● **AIM**:
Reproduce all of the listing below without alteration.

————————

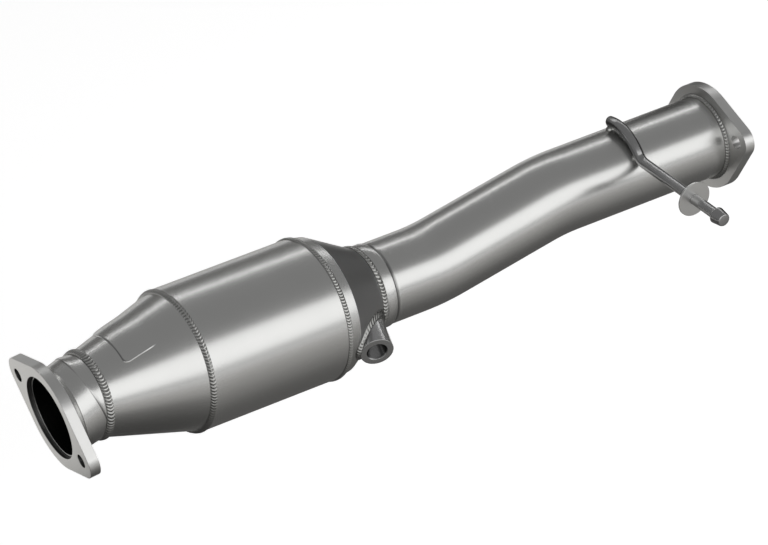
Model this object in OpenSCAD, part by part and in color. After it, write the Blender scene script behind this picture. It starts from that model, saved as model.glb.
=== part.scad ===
// Exhaust downpipe with a converter can: tilted two-bolt inlet flange and neck, cone,
// round can with its catalyst, steep outlet cone with a sensor bung, swaged and offset
// tail pipe with a hanger rod, and a two-bolt outlet flange.
// X runs along the can from inlet to outlet, Z is up.
// The origin is the centre of the inlet flange face. Sizes are in millimetres.

/* [Pipe] */
// Outside diameter of the neck and the tail pipe
pipe_od = 76.3; // [70:0.1:82]
// Wall of the neck and the tail pipe
pipe_wall = 1.8; // [1.6:0.1:2.4]

/* [Flanges] */
// Thickness of both flange plates
flange_t = 10; // [8:0.5:14]
// Width of the flange plates across the middle
flange_width = 99; // [94:0.5:110]
// Radius of the inlet flange ears round each bolt hole
inlet_ear_r = 16.4; // [13:0.1:20]
// Radius of the outlet flange ears round each bolt hole
outlet_ear_r = 15; // [13:0.1:20]
// Diameter of the bolt holes
bolt_hole_d = 12.6; // [9:0.1:14]
// Distance between the two bolt holes of the inlet flange
inlet_bolt_span = 109; // [104:0.5:125]
// Distance between the two bolt holes of the outlet flange
outlet_bolt_span = 105; // [104:0.5:125]
// Rise of the inlet bolt line, in degrees
inlet_bolt_roll = 16; // [-30:0.5:30]
// Rise of the outlet bolt line towards the hanger side, in degrees
outlet_bolt_roll = 20.4; // [-30:0.1:30]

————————

● **WORKED SOLUTION**:
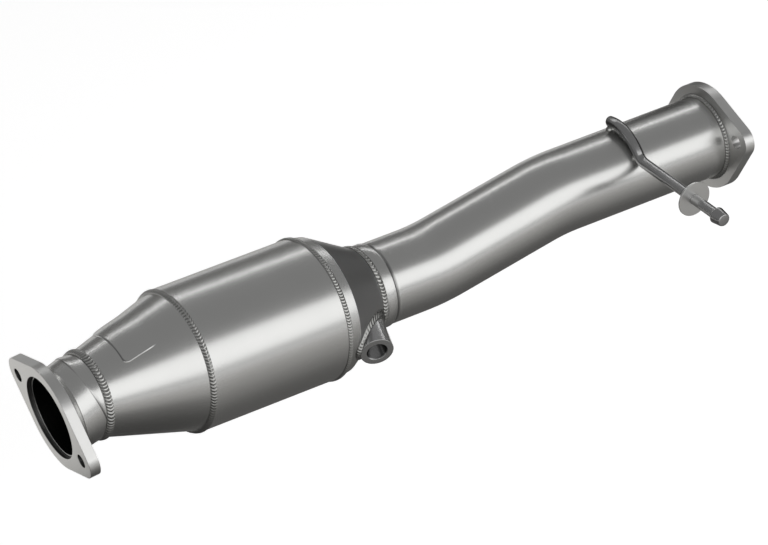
Model this object in OpenSCAD, part by part and in color. After it, write the Blender scene script behind this picture. It starts from that model, saved as model.glb.
=== part.scad ===
// Exhaust downpipe with a converter can: tilted two-bolt inlet flange and neck, cone,
// round can with its catalyst, steep outlet cone with a sensor bung, swaged and offset
// tail pipe with a hanger rod, and a two-bolt outlet flange.
// X runs along the can from inlet to outlet, Z is up.
// The origin is the centre of the inlet flange face. Sizes are in millimetres.

/* [Pipe] */
// Outside diameter of the neck and the tail pipe
pipe_od = 76.3; // [70:0.1:82]
// Wall of the neck and the tail pipe
pipe_wall = 1.8; // [1.6:0.1:2.4]

/* [Flanges] */
// Thickness of both flange plates
flange_t = 10; // [8:0.5:14]
// Width of the flange plates across the middle
flange_width = 99; // [94:0.5:110]
// Radius of the inlet flange ears round each bolt hole
inlet_ear_r = 16.4; // [13:0.1:20]
// Radius of the outlet flange ears round each bolt hole
outlet_ear_r = 15; // [13:0.1:20]
// Diameter of the bolt holes
bolt_hole_d = 12.6; // [9:0.1:14]
// Distance between the two bolt holes of the inlet flange
inlet_bolt_span = 109; // [104:0.5:125]
// Distance between the two bolt holes of the outlet flange
outlet_bolt_span = 105; // [104:0.5:125]
// Rise of the inlet bolt line, in degrees
inlet_bolt_roll = 16; // [-30:0.5:30]
// Rise of the outlet bolt line towards the hanger side, in degrees
outlet_bolt_roll = 20.4; // [-30:0.1:30]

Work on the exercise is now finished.